** start STORED DATA **
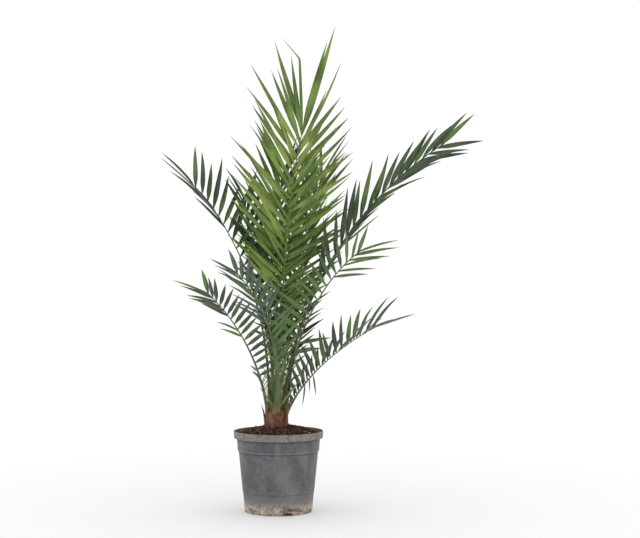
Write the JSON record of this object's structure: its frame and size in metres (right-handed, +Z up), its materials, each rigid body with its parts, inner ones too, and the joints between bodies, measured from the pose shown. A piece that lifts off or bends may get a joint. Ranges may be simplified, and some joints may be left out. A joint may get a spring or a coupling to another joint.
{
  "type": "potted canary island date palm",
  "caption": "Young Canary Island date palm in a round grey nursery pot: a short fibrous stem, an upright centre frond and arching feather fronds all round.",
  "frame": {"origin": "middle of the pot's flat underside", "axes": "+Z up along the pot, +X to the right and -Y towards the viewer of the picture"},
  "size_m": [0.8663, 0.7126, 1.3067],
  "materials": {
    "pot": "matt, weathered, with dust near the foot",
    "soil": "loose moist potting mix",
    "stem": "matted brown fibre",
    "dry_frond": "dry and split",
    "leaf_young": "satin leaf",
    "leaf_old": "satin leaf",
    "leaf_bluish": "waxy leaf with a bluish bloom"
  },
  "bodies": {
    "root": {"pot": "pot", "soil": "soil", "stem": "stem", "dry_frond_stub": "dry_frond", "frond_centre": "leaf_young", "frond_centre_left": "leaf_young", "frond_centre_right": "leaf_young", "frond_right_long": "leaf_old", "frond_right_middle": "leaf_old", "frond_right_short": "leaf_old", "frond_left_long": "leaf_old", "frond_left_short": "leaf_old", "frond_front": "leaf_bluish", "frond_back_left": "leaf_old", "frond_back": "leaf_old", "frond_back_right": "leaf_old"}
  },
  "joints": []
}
** end STORED DATA **
Keep only the lines that hold the string "with", and copy them out.

EXERCISE ANSWER:
Write the JSON record of this object's structure: its frame and size in metres (right-handed, +Z up), its materials, each rigid body with its parts, inner ones too, and the joints between bodies, measured from the pose shown. A piece that lifts off or bends may get a joint. Ranges may be simplified, and some joints may be left out. A joint may get a spring or a coupling to another joint.
    "pot": "matt, weathered, with dust near the foot",
    "leaf_bluish": "waxy leaf with a bluish bloom"